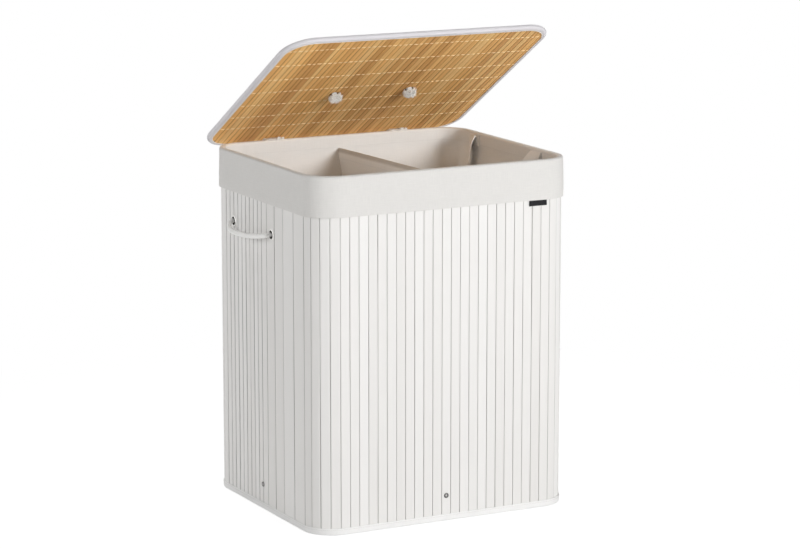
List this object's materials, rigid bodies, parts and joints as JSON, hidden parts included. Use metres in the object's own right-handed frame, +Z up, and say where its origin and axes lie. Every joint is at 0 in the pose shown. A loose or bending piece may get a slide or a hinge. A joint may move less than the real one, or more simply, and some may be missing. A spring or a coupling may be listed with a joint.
{
  "type": "laundry hamper with two bins",
  "caption": "Upright slatted bamboo laundry hamper with a fabric liner split by a divider, rope side handles and a lid hinged on cloth tapes.",
  "frame": {"origin": "on the floor, under the middle of the whole outline with the lid partly open", "axes": "+Z up, front towards -Y, the lid hinges at the back (+Y), the bins lie side by side along X"},
  "size_m": [0.5678, 0.4739, 0.8892],
  "materials": {
    "painted_bamboo": "white painted bamboo, satin, with faint grain",
    "natural_bamboo": "natural golden brown bamboo strips, satin",
    "fibreboard": "plain fibreboard, matt",
    "liner_fabric": "plain woven cotton and polyester, light warm grey, matt",
    "binding_fabric": "folded woven tape, pale grey, matt",
    "lid_binding_fabric": "folded woven tape, light cool grey, matt",
    "cotton_rope": "twisted cotton rope, off-white",
    "webbing": "woven tape, light warm grey, matt",
    "nickel": "nickel-plated, lightly worn",
    "woven_tag": "black woven tape, matt"
  },
  "bodies": {
    "hamper": {"front_slat_mat": "painted_bamboo", "back_slat_mat": "painted_bamboo", "left_slat_mat": "painted_bamboo", "right_slat_mat": "painted_bamboo", "front_left_corner_slats": "painted_bamboo", "front_right_corner_slats": "painted_bamboo", "back_left_corner_slats": "painted_bamboo", "back_right_corner_slats": "painted_bamboo", "backing_cloth": "liner_fabric", "bottom_edge_binding": "binding_fabric", "top_edge_binding": "binding_fabric", "base_board": "fibreboard", "front_base_tab": "webbing", "back_base_tab": "webbing", "left_base_tab": "webbing", "right_base_tab": "webbing", "front_rivet": "nickel", "back_rivet": "nickel", "left_rivet": "nickel", "right_rivet": "nickel", "left_rear_eyelet": "nickel", "left_front_eyelet": "nickel", "right_rear_eyelet": "nickel", "right_front_eyelet": "nickel", "left_rear_rope_knot": "cotton_rope", "left_front_rope_knot": "cotton_rope", "right_rear_rope_knot": "cotton_rope", "right_front_rope_knot": "cotton_rope", "liner_cuff": "liner_fabric", "liner_bag": "liner_fabric", "liner_divider": "liner_fabric", "divider_hem": "liner_fabric", "left_strap_front_tab": "webbing", "left_strap_back_tab": "webbing", "right_strap_front_tab": "webbing", "right_strap_back_tab": "webbing", "side_tag": "woven_tag", "left_hinge_tape": "liner_fabric", "right_hinge_tape": "liner_fabric"},
    "lid": {"lid_underside_mat": "natural_bamboo", "lid_core_board": "fibreboard", "lid_slat_mat": "painted_bamboo", "lid_edge_binding": "lid_binding_fabric", "lid_left_rope_knot": "cotton_rope", "lid_right_rope_knot": "cotton_rope"},
    "lid_handle": {"lid_rope_handle": "cotton_rope"},
    "left_handle": {"left_rope_handle": "cotton_rope"},
    "right_handle": {"right_rope_handle": "cotton_rope"},
    "left_strap": {"left_carry_strap": "webbing"},
    "right_strap": {"right_carry_strap": "webbing"}
  },
  "joints": [
    {"name": "lid_hinge", "type": "hinge", "parent": "hamper", "child": "lid", "pos_m": [0, 0.21, 0.635], "axis": [-1, 0, 0], "range_deg": [-31, 84], "deforming": ["left_hinge_tape", "right_hinge_tape"]},
    {"name": "lid_handle_flip", "type": "hinge", "parent": "lid", "child": "lid_handle", "pos_m": [-0.006, 0.05601, 0.76509], "axis": [1, 0, 0], "range_deg": [0, 180]},
    {"name": "left_handle_swing", "type": "hinge", "parent": "hamper", "child": "left_handle", "pos_m": [-0.268, 0.0301, 0.5213], "axis": [0, 1, 0], "range_deg": [-34, 116]},
    {"name": "right_handle_swing", "type": "hinge", "parent": "hamper", "child": "right_handle", "pos_m": [0.268, 0.0301, 0.5213], "axis": [0, -1, 0], "range_deg": [-34, 116]},
    {"name": "left_strap_swing", "type": "hinge", "parent": "hamper", "child": "left_strap", "pos_m": [-0.2499, 0, 0.6262], "axis": [0, -1, 0], "range_deg": [0, 60]},
    {"name": "right_strap_swing", "type": "hinge", "parent": "hamper", "child": "right_strap", "pos_m": [0.2499, 0, 0.6262], "axis": [0, 1, 0], "range_deg": [0, 60]}
  ]
}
###
### YOUR GOAL
Would you reproduce the material above in full, exactly as given?

### TASK OUTPUT
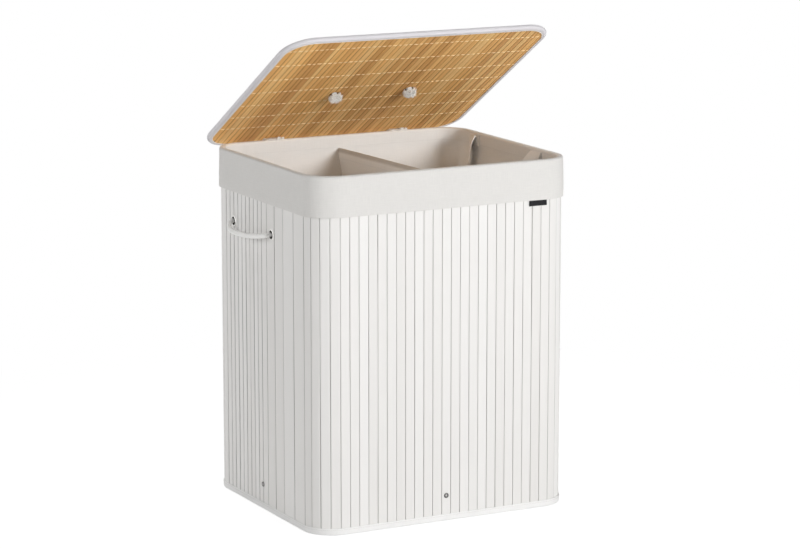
List this object's materials, rigid bodies, parts and joints as JSON, hidden parts included. Use metres in the object's own right-handed frame, +Z up, and say where its origin and axes lie. Every joint is at 0 in the pose shown. A loose or bending piece may get a slide or a hinge. A joint may move less than the real one, or more simply, and some may be missing. A spring or a coupling may be listed with a joint.
{
  "type": "laundry hamper with two bins",
  "caption": "Upright slatted bamboo laundry hamper with a fabric liner split by a divider, rope side handles and a lid hinged on cloth tapes.",
  "frame": {"origin": "on the floor, under the middle of the whole outline with the lid partly open", "axes": "+Z up, front towards -Y, the lid hinges at the back (+Y), the bins lie side by side along X"},
  "size_m": [0.5678, 0.4739, 0.8892],
  "materials": {
    "painted_bamboo": "white painted bamboo, satin, with faint grain",
    "natural_bamboo": "natural golden brown bamboo strips, satin",
    "fibreboard": "plain fibreboard, matt",
    "liner_fabric": "plain woven cotton and polyester, light warm grey, matt",
    "binding_fabric": "folded woven tape, pale grey, matt",
    "lid_binding_fabric": "folded woven tape, light cool grey, matt",
    "cotton_rope": "twisted cotton rope, off-white",
    "webbing": "woven tape, light warm grey, matt",
    "nickel": "nickel-plated, lightly worn",
    "woven_tag": "black woven tape, matt"
  },
  "bodies": {
    "hamper": {"front_slat_mat": "painted_bamboo", "back_slat_mat": "painted_bamboo", "left_slat_mat": "painted_bamboo", "right_slat_mat": "painted_bamboo", "front_left_corner_slats": "painted_bamboo", "front_right_corner_slats": "painted_bamboo", "back_left_corner_slats": "painted_bamboo", "back_right_corner_slats": "painted_bamboo", "backing_cloth": "liner_fabric", "bottom_edge_binding": "binding_fabric", "top_edge_binding": "binding_fabric", "base_board": "fibreboard", "front_base_tab": "webbing", "back_base_tab": "webbing", "left_base_tab": "webbing", "right_base_tab": "webbing", "front_rivet": "nickel", "back_rivet": "nickel", "left_rivet": "nickel", "right_rivet": "nickel", "left_rear_eyelet": "nickel", "left_front_eyelet": "nickel", "right_rear_eyelet": "nickel", "right_front_eyelet": "nickel", "left_rear_rope_knot": "cotton_rope", "left_front_rope_knot": "cotton_rope", "right_rear_rope_knot": "cotton_rope", "right_front_rope_knot": "cotton_rope", "liner_cuff": "liner_fabric", "liner_bag": "liner_fabric", "liner_divider": "liner_fabric", "divider_hem": "liner_fabric", "left_strap_front_tab": "webbing", "left_strap_back_tab": "webbing", "right_strap_front_tab": "webbing", "right_strap_back_tab": "webbing", "side_tag": "woven_tag", "left_hinge_tape": "liner_fabric", "right_hinge_tape": "liner_fabric"},
    "lid": {"lid_underside_mat": "natural_bamboo", "lid_core_board": "fibreboard", "lid_slat_mat": "painted_bamboo", "lid_edge_binding": "lid_binding_fabric", "lid_left_rope_knot": "cotton_rope", "lid_right_rope_knot": "cotton_rope"},
    "lid_handle": {"lid_rope_handle": "cotton_rope"},
    "left_handle": {"left_rope_handle": "cotton_rope"},
    "right_handle": {"right_rope_handle": "cotton_rope"},
    "left_strap": {"left_carry_strap": "webbing"},
    "right_strap": {"right_carry_strap": "webbing"}
  },
  "joints": [
    {"name": "lid_hinge", "type": "hinge", "parent": "hamper", "child": "lid", "pos_m": [0, 0.21, 0.635], "axis": [-1, 0, 0], "range_deg": [-31, 84], "deforming": ["left_hinge_tape", "right_hinge_tape"]},
    {"name": "lid_handle_flip", "type": "hinge", "parent": "lid", "child": "lid_handle", "pos_m": [-0.006, 0.05601, 0.76509], "axis": [1, 0, 0], "range_deg": [0, 180]},
    {"name": "left_handle_swing", "type": "hinge", "parent": "hamper", "child": "left_handle", "pos_m": [-0.268, 0.0301, 0.5213], "axis": [0, 1, 0], "range_deg": [-34, 116]},
    {"name": "right_handle_swing", "type": "hinge", "parent": "hamper", "child": "right_handle", "pos_m": [0.268, 0.0301, 0.5213], "axis": [0, -1, 0], "range_deg": [-34, 116]},
    {"name": "left_strap_swing", "type": "hinge", "parent": "hamper", "child": "left_strap", "pos_m": [-0.2499, 0, 0.6262], "axis": [0, -1, 0], "range_deg": [0, 60]},
    {"name": "right_strap_swing", "type": "hinge", "parent": "hamper", "child": "right_strap", "pos_m": [0.2499, 0, 0.6262], "axis": [0, 1, 0], "range_deg": [0, 60]}
  ]
}